Too many liberals believe that intervention can only be supported if international institutions like the UN sanction it. This fails to recognise that the Security Council veto means that countries which do not accept, as a matter of stated policy, the notion of international action to overcome oppressive regimes because it represents “interference” in internal politics of a nation state will wield that veto come what may.

Worse, many on the liberal Left argue that it is wrong even to countenance action to deliver democracy and freedom for the population of Muslim fundamentalist countries in the mistaken belief that democracy and Islam are somehow incompatible.

So, the traditional Left, the liberal establishment and the traditional Right, all coalesce around opposition to action to safeguard the human rights and freedoms of oppressed peoples.

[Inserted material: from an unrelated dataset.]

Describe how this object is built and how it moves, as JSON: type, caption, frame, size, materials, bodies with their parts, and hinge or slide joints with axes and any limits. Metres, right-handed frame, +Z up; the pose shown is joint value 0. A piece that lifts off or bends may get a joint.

The Blair Doctrine – which the former prime minister reprised in his speech a decade after he first set it out in Chicago – is distinctly different. It calls for action against oppressive regimes based on the values of international solidarity with the oppressed rather than isolationism. It recognises that where action is not taken in the apparent short term narrow ‘national interest’ often, as with Afghanistan, the medium to long term consequences can be at best unpredictable and at worst, disasterous. And it argues for siding with the majority of Muslims against the extremists and fundamentalists and helping them defeat those who would pervert Islam to justify terrrorism.

Today, we rarely hear the case for military action to safeguard freedom. Tony Blair makes that case. It is worth a read.

2 Comments

  • Apr 23rd 200919:04
    by littleoleamerican

    Darren,
    It is refreshing to see an honest synopsis of Blair’s speech.
    Thank you

  • Apr 29th 200911:04
    by Robert

    Crap mate total crap, you want to fight then join up after you have done a tour of duty lets see what you have to say then.